Don't rush; you'll die soon enough.

 

     I am a man burdened by thought. Truly. Things that are obviously not supposed to be thought about much, or even at all, well, I think about them. When I was a little boy, my mother would say, "Neil! Don't think so much." She really did. I didn't not listen, then or now.
     Take this sticker. Noticed at the excellent Newberry Library book shop. Now I love the Newberry Library and its book shop. A beautiful little shop. Very well curated. Maybe even too well curated, in that they don't carry any of my books, not even books researched right upstairs at the Newberry Library, where I am a scholar-in-residence. That is their right. Though I mean, really. It wouldn't kill them to carry a book of mine.
     Speaking of dying. Look at the above sticker, on sale at the Newberry Library bookstore, one of the many fun products they carry that isn't one of my books.  A skeleton, sprouting flowers, attended by a friendly snail, snake, spider. The motto: "Honk if you are excited to return to the earth & be one with nature again."
     Let's think about that. What does that mean? It means, I'm fairly certain, "Honk if you're hot to die." Or am I misinterpreting that? I do not think I am.
     A curious sentiment, yes? Particularly one to put ... well, I assume on your car, though I suppose you could put it in your dorm room or tarot shop or messenger bag. The young are so cavalier about life, they invite death as sport. What the Shakespeare line? "He jests at scars that never felt a wound." Romeo and Juliet.
    Then again, maybe it's sarcastic and I'm just missing it. That happens. The thoughtful can be overly serious. Which is scary. I used to be a humorist....
     I went to look at the website for catcoven.com, the name tucked into the corner of the sticker,  to see if this is par for the course, or extraordinary. A handsome selection of pins and stickers, t-shirts and such. They have a statement of purpose:
     "If you are looking for unique gifts with a creepy cute vibe, welcome to Cat Coven! Cat Coven is proudly a queer woman owned business based out of Harrisburg, PA. Cat Coven is a shop for the weirdos, witches, and warriors. All artwork featured is by me, Kjersti Faret. My designs are influenced by a love of nature, medieval art, Halloween, witchy things and cats. It is my mission that you feel empowered, confident, and inspired. My products are produced in small batches to ensure quality. Shop thoughtfully made products like art prints, T-shirts, embroidered patches and more."
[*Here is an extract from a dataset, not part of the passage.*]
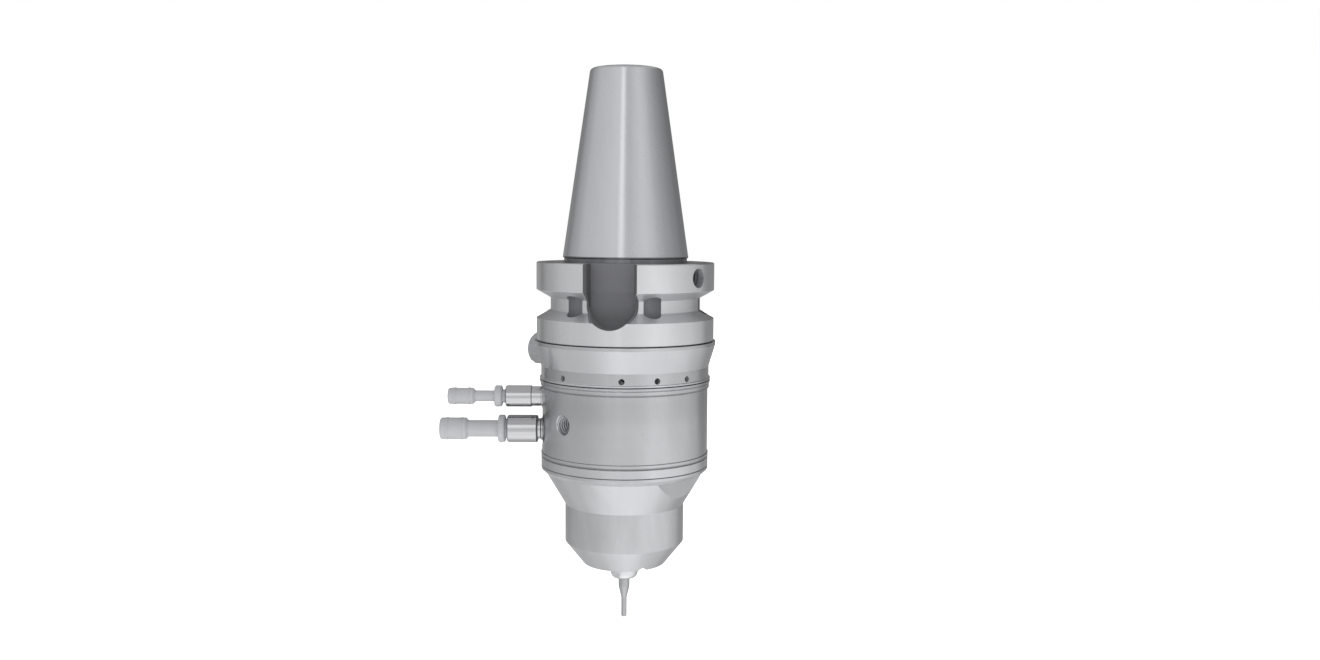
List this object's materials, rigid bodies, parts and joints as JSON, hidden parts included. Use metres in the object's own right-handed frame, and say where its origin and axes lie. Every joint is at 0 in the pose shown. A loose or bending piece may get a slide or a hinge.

     "Thoughtfully made." So we're birds of a feather then. In all honesty, I like the Witchy Worm and its purple hat. Cute. I looked around and didn't even see the above sticker, so maybe it was made in one of those small batches and then discontinued out of respect for old people who don't like mortality being trifled with since they hear its hoofbeats thundering ever closer and it scares us. I seem to recall not minding "Don't Fear the Reaper" when Blue Oyster Cult put it out 48 years ago, and that's practically a musical advertisement for self-destruction.
     Although, I do see, along with the Grumpy Toad Witch and the Halloween Frogs, a "Free Palestine" vinyl sticker. The "...of Jews," unvoiced, but implied in that statement, didn't fit, apparently. Maybe not so thoughtful after all.  It's almost funny, to see this smorgeboard of cutsy items, jack-o-lanterns and cats and unicorns and gnomes. And then this oblivious hate message, prettied up in red and green, with a serene dove, for use by cosplay sorceresses. Five for $12. I'm sure the owner — a lovely person, no doubt — has no idea why it's wrong, and I wouldn't dream to stepping up to be the person to try to explain it to her. Maybe that's why I do so much thinking — trying to make up for those who do so little.